When the deal went down in the Senate, Heller voted against both the latest version of BCRA and a “straight repeal” bill similar to one he had voted for in 2015. But before that he gave McConnell a precious “yea” vote on the motion to proceed that revived the whole effort from the grave, and after that he stuck with his caucus on the “skinny repeal” vote that ended the whole exercise.

Heller was, in other words, all over the place, but stuck with his party’s unpopular course when the chips were down.

According to a new survey from Public Policy Polling, his act bombed decisively with Nevadans. Heller, who will face voters next year, now has an approval rating of 22 percent, with 55 percent disapproving and 23 percent unsure. Only 31 percent of respondents say they would vote for him against a generic (unnamed) Democrat, who would receive 50 percent.

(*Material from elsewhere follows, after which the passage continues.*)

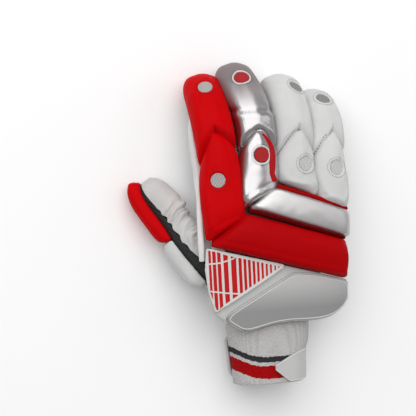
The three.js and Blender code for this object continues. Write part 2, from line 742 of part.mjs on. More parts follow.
// A point of the gauntlet, from shares of its width and of its reach below its upper edge
function onGauntlet(across, down) {
  const x = lerp(gauntlet.left, gauntlet.right, across);
  return [x, lerp(gauntlet.topLeft, gauntlet.topRight, across) - down * gauntlet.reach];
}

function gauntletBase() {
  const shares = gauntletSections.map((row) => row.across);
  const rows = 6;
  return new Sheet()
    .grid(rows, shares.length, (r, c) => {
      const at = onGauntlet(shares[c], gauntletSections[c].drop * (r / (rows - 1)));
      return seated(backArch, ...at, underArch, gap, gap + gauntlet.thick);
    })
    .geometry();
}
const onPlate = gap + gauntlet.thick + gap;

// The triangular panel, with upright ribs raised on it
function stripePanel() {
  const inset = panelInset / gauntlet.reach;
  const corner = ([across, down], moveAcross, moveDown) =>
    new Vector2(...onGauntlet(across + moveAcross * inset, down + moveDown * inset));
  const near = corner(stripeCorners.near, 0.4, 0.6);
  const apex = corner(stripeCorners.apex, 0, 0.6);
  const low = corner(stripeCorners.low, 0.4, -0.4);
  const steps = 7;
  // the edge on the thumb side bows outwards
  const bow = (v) => stripe.bow * (Math.abs(2 * v - 1) ** 3 - 1);
  const bowed = (v) => near.clone().lerp(low, v).add(new Vector2(bow(v), 0));
  const point = (u, v) => bowed(v).lerp(apex, u);
  const patch = (uFrom, uTo, columns, vFrom, vTo, rows, under, over) =>
    new Sheet().grid(rows, columns, (r, c) => {
      const u = lerp(uFrom, uTo, c / (columns - 1));
      const v = lerp(vFrom, vTo, r / (rows - 1));
      const at = point(u, v);
      return seated(backArch, at.x, at.y, underArch, under, over);
    });
  const top = onPlate + panelThick;
  let panel = patch(0, 0.97, steps, 0, 1, 4, onPlate, top).geometry();
  const border = stripe.border / gauntlet.reach;
  for (let i = 0; i < stripe.count; i++) {
    const from = 0.035 + (0.85 * i) / stripe.count;
    const room = border / (1 - from);
    const rib = patch(from, from + stripe.width, 2, room, 1 - room, 3, top - 0.6, top + stripe.raise);
    if (room < 0.42) panel = join(panel, rib.geometry());
  }
  return panel;
}

// The raised panel of the flap, on the wrist side of the striped one
function flapPanel() {
  const rows = 6;
  return new Sheet()
    .grid(rows, flapSections.length, (r, c) => {
      const section = flapSections[c];
      const at = onGauntlet(section.across, lerp(section.top, section.bottom, r / (rows - 1)));
      return seated(backArch, ...at, underArch, onPlate, onPlate + panelThick);
    })
    .geometry();
}

// One section of the thumb sleeve at a real-valued row of its table
function thumbAt(k) {
  const rows = thumbSections.map((row, i) => ({ ...row, k: i }));
  const row = rowAt(rows, "k", k);
  const axis = degToRad(90 + thumb.lean);
  const turned = axis + degToRad(row.turn);
  const along = row.along * thumb.length;
  const across = row.across * thumb.width;
  return {
    centre: new Vector3(
      thumb.root[0] + Math.cos(axis) * along + Math.sin(axis) * across,
      thumb.root[1] + Math.sin(axis) * along - Math.cos(axis) * across,
      thumb.tipRise + thumb.rootRise * row.lift,
    ),
    inward: new Vector3(Math.sin(turned), -Math.cos(turned), 0),
    half: (thumb.width / 2) * row.wide,
    deep: (thumb.depth / 2) * row.deep,
    square: row.square,
  };
}

// The thumb's outer skin: the angle is 0 on the pad's line and 90 on the upper side
function thumbSkin(k, angle) {
  const t = thumbAt(k);
  const a = degToRad(angle);
  const point = t.centre.clone().addScaledVector(t.inward, -t.half * bulge(Math.cos(a), t.square));
  point.z += t.deep * bulge(Math.sin(a), t.square);
  return point;
}
const thumbCentre = (k) => thumbAt(Math.min(k, thumbSections.length - 2)).centre;

function thumbPoint(k, angle, [under, over]) {
  return seated(thumbSkin, k, angle, thumbCentre, under, over);
}

const THUMB_ROWS = thumbSections.map((row, k) => k);
const seamAngle = 1.3;

function thumbSheet(columns, edges, wall) {
  return new Sheet()
    .grid(THUMB_ROWS.length, columns, (r, c) => {
      const [from, to] = edges(thumbSeams[r]);
      return thumbPoint(r, lerp(from, to, c / (columns - 1)), wallPair(0, wall));
    })
    .geometry();
}

function thumbPieces() {
  const leather = thumbSheet(9, (seam) => [seam.upper + seamAngle, seam.lower - seamAngle], leatherWall);
  const mesh = thumbSheet(8, (seam) => [seam.lower + seamAngle - 360, seam.upper - seamAngle], meshWall);
  piece("thumb_leather", leather, "leather");
  piece("thumb_mesh", mesh, "mesh");
  piece("thumb_pad_upper", thumbPadSolid([3.03, 3.25, 4, 5, 6, 7, 7.6, 8]), "redPad");
  piece("thumb_pad_lower", thumbPadSolid([0.5, 0.75, 1, 2, 2.7, 2.95]), "whitePad");
}

// A thumb pad over the listed real-valued rows of the thumb's table, thinner at its two ends
function thumbPadSolid(rows) {
  const turns = [-1, -0.7, -0.35, 0, 0.35, 0.7, 1];
  const across = [0.3, 0.82, 0.98, 1, 0.98, 0.82, 0.3];
  const last = rows.length - 1;
  return new Sheet()
    .grid(rows.length, turns.length, (r, c) => {
      const end = r === 0 || r === last ? 0.45 : r === 1 || r === last - 1 ? 0.88 : 1;
      const over = seatGap + thumbPad.height * across[c] * end;
      return thumbPoint(rows[r], thumbPad.centre + turns[c] * thumbPad.half, [seatGap, over]);
    })
    .geometry();
}

// The cuff's outer skin, at a share of its length below the palm's wrist seam
function cuffSkin(along, angle, out = 0) {
  const row = rowAt(cuffSections, "along", clamp(along, 0, 1));
  const a = degToRad(angle);
  return new Vector3(
    cuff.shift + ((cuff.width / 2) * row.wide + out) * bulge(Math.cos(a), cuff.squareness),
    -palm.length + cuff.tuck - along * (cuff.length + cuff.tuck),
    wristRise + ((cuff.height / 2) * row.deep + out) * bulge(Math.sin(a), cuff.squareness),
  );
}

function wristCuff() {
  const rows = cuffSections.map((row) => row.along);
  return new Sheet()
    .grid(rows.length, cuff.segments + 1, (r, c) => {
      const angle = (360 * (c % cuff.segments)) / cuff.segments;
      return [cuffSkin(rows[r], angle, -towelWall), cuffSkin(rows[r], angle)];
    })
    .geometry();
}

function wristStrap() {
  const rows = 4;
  return new Sheet()
    .grid(rows, strapSections.length, (r, c) => {
      const section = strapSections[c];
      const angle = ((strap.from - c) * 360) / cuff.segments;
      const along = lerp(section.top, section.bottom, r / (rows - 1));
      return [cuffSkin(along, angle, seatGap), cuffSkin(along, angle, seatGap + strap.thick)];
    })
    .geometry();
}

// An eight-sided flat badge on the strap, under the wrist, where the glove rests on its face
function strapBadge() {
  const outline = new THREE.Shape();
  for (let corner = 0; corner < 8; corner++) {
    const a = degToRad(22.5 + 45 * corner);
    const at = [badge.halfWidth * Math.cos(a), badge.halfLength * Math.sin(a)];
    if (corner === 0) outline.moveTo(...at);
    else outline.lineTo(...at);
  }
  const plate = new THREE.ExtrudeGeometry(outline, { depth: badge.thick, bevelEnabled: false });
  return plate.translate(cuff.shift + badge.aside, cuffSkin(badge.along, 0).y, 0);
}

// The padded strip beside the index finger: on the finger's thumb side, then beside the index pad on the hand
function sideGuard() {
  const f = fingers[0];
  const across = [0, 0.5, 1];
  const rows = 12;
  const toFinger = (s) => smoothstep(s, -22, 12);
  const skin = (s, t) => {
    const onFinger = fingerSkin(f, s, lerp(-75, -118, t));
    const edge = backArch(lerp(guard.inner, guard.outer, t), Math.min(s, 0));
    edge.y = s;
    return edge.lerp(onFinger, toFinger(s));
  };
  const centre = (s) => f.at(s);
  return new Sheet()
    .grid(rows, across.length, (r, c) => {
      const t = r / (rows - 1);
      const s = lerp(guard.from, guard.to, t);
      const thick = lerp(guard.onHand, guard.onFinger, toFinger(s));
      const full = (0.45 + 0.55 * (1 - Math.abs(2 * t - 1) ** 8)) * (c === 1 ? 1 : 0.75);
      return seated(skin, s, across[c], centre, gap, gap + thick * full);
    })
    .geometry();
}

palmLeathers();
piece("heel_patch", heelPatch(), "leather");
backLiners();
for (const f of fingers) piece(f.name + "_gusset", gusset(f), "mesh");
for (let i = 0; i + 1 < fingers.length; i++)
  piece("finger_web_" + (i + 1), fingerWeb(fingers[i], fingers[i + 1]), "mesh");
for (const f of fingers) fingerPads(f);
piece("side_guard", sideGuard(), "whitePad");
backRolls();
piece("gauntlet", gauntletBase(), "gauntlet");
piece("stripe_panel", stripePanel(), "redPad");
piece("flap_panel", flapPanel(), "gauntlet");
thumbPieces();
piece("wrist_cuff", wristCuff(), "towel");
piece("wrist_strap", wristStrap(), "gauntlet");
piece("strap_badge", strapBadge(), "badge");

// The origin goes under the middle of the glove, on the surface that it lies on
const box = new THREE.Box3().setFromObject(glove);
const middle = box.getCenter(new Vector3());
glove.position.set(-middle.x, -middle.y, -box.min.z);

export default glove;
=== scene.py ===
import math
import bpy
import numpy as np
from mathutils import Matrix, Vector, noise
from mathutils.bvhtree import BVHTree


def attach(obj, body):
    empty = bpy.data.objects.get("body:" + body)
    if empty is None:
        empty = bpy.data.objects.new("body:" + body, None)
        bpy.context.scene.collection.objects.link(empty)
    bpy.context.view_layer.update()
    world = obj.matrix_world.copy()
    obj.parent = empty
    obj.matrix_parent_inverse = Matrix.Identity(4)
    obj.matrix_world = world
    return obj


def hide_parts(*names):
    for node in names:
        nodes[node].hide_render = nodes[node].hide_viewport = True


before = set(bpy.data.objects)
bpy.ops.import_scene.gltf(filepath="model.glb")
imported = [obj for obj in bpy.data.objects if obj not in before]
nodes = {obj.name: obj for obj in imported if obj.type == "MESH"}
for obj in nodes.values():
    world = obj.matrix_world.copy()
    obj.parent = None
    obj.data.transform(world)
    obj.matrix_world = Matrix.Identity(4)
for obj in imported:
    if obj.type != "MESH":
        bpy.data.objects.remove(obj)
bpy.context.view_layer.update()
mm = 0.001
# the CAD source puts the origin under the glove, and the places below count from the middle knuckles
knuckles = Vector((28.21, 31.43, 0)) * mm
fingerNames = ["index", "middle", "ring", "little"]

copying = {
    "merge": 0.03,  # corners of a CAD solid this near, in millimetres, become one
    "joinGap": 0.45,  # the same between two pieces of one skin
    "bend": 70,  # the most, in degrees, between two triangles that become a quad
}
probe = {"step": 0.4, "ahead": 0.3}  # how finely edges and directions are looked for, in millimetres


def pickUp(obj):
    # alone selected and active
    bpy.ops.object.select_all(action="DESELECT")
    obj.select_set(True)
    bpy.context.view_layer.objects.active = obj


def finishModifiers(obj):
    pickUp(obj)
    for modifier in list(obj.modifiers):
        bpy.ops.object.modifier_apply(modifier=modifier.name)


def copyOf(node, name):
    # a CAD node's mesh in an object of its own, with quads where its triangles pair up
    mesh = nodes[node].data.copy()
    mesh.materials.clear()
    obj = bpy.data.objects.new(name, mesh)
    bpy.context.scene.collection.objects.link(obj)
    pickUp(obj)
    bpy.ops.object.mode_set(mode="EDIT")
    bpy.ops.mesh.select_all(action="SELECT")
    bpy.ops.mesh.remove_doubles(threshold=copying["merge"] * mm)
    bend = math.radians(copying["bend"])
    bpy.ops.mesh.tris_convert_to_quads(face_threshold=bend, shape_threshold=math.pi)
    bpy.ops.object.mode_set(mode="OBJECT")
    return obj


def creaseEdges(obj, angle, amount):
    pickUp(obj)
    bpy.ops.object.mode_set(mode="EDIT")
    bpy.ops.mesh.select_mode(type="EDGE")
    bpy.ops.mesh.select_all(action="DESELECT")
    bpy.ops.mesh.edges_select_sharp(sharpness=math.radians(angle))
    bpy.ops.transform.edge_crease(value=amount)
    bpy.ops.object.mode_set(mode="OBJECT")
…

A June PPP survey showed Heller doing a lot better, though not that great: his approval ration then was 31/44, and he was only trailing a generic Democrat by 7 points.

In other words, one of the two most vulnerable GOP senators running next year (the other is Arizona’s Jeff Flake) appears to have fundamentally mishandled the biggest issue of 2017. It probably did not help that Mitch McConnell apparently insisted on Heller — and Flake — voting for the “skinny repeal” after he knew he didn’t have the votes to pass it.

Heller is now trying to recover by supporting the Graham-Cassidy “let the states decide after we cut their money” health-care bill, but he may just be digging his hole a little deeper by appearing so irresolute that he’s eager to dump the whole problem on the states. The senator should probably find three policy positions that poll really, really high, and talk about them incessantly and emphatically until the end of the year.